See, that’s achievable. We can’t stop Google or Amazon, but we can jailbreak our phones and use VPNs. We can’t escape digital capitalism, but we can be picky about what ego we sell and to who. The cyberpunk fantasy isn’t about victory conditions. It’s about holding onto your identity inside someone else’s machine.

Honestly, I think Altered Carbon got that better than any recent cyberpunk story. The tech was repulsive and beautiful in the same amount of measures. Having your consciousness uploaded sounded amazing but was only accessible to the wealthiest of people. Body-switching as the ultimate freedom and prison all at the same time. It got canceled after two seasons, likely because it was too strange for mass audiences. But AC gets cyberpunk.
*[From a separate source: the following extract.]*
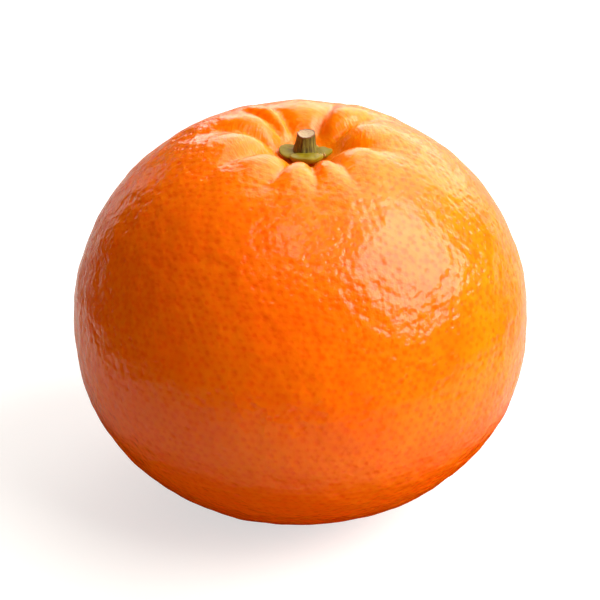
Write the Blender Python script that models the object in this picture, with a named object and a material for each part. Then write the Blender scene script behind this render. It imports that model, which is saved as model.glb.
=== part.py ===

Cyberpunk is attractive and revolting in the same breath.

Cyberpunk. Ain’t that a kicker.

I met up with some hacker group in Austin last month. Buddy of mine owns a cyber security firm and needed someone to shoot some video for their presentation. We ended up in this venue that was basically a cyberpunk movie set that didn’t know it. Steel industrial buildings with exposed brick. Hackers with laptops slurping up whatever wastewater cables were feeding them into the walls. Of course, it wasn’t lost on anybody. These guys spend their careers preventing the kind of invasive tech cyberpunk celebrates.

But they had Akira posters hanging everywhere. They blasted Perturbator between speakers.

See, I think cyberpunk films and stories will never die because they’ve already happened. Sure, we’ll find new permutations of the genre and retread old ground. But unless our relationship with technology fundamentally changes, we’ll need these stories to remind us what it means to be human. Cyberpunk shows us what it means to be human by amplifying our journey there. Sometimes those paintings are nightmares. Other times, they show us ourselves… twisted and vibrant, pounding bass beneath a kaleidoscope of flashing lights.

And you know what? Some days, that person is cool as fuck. Even if they’re dying.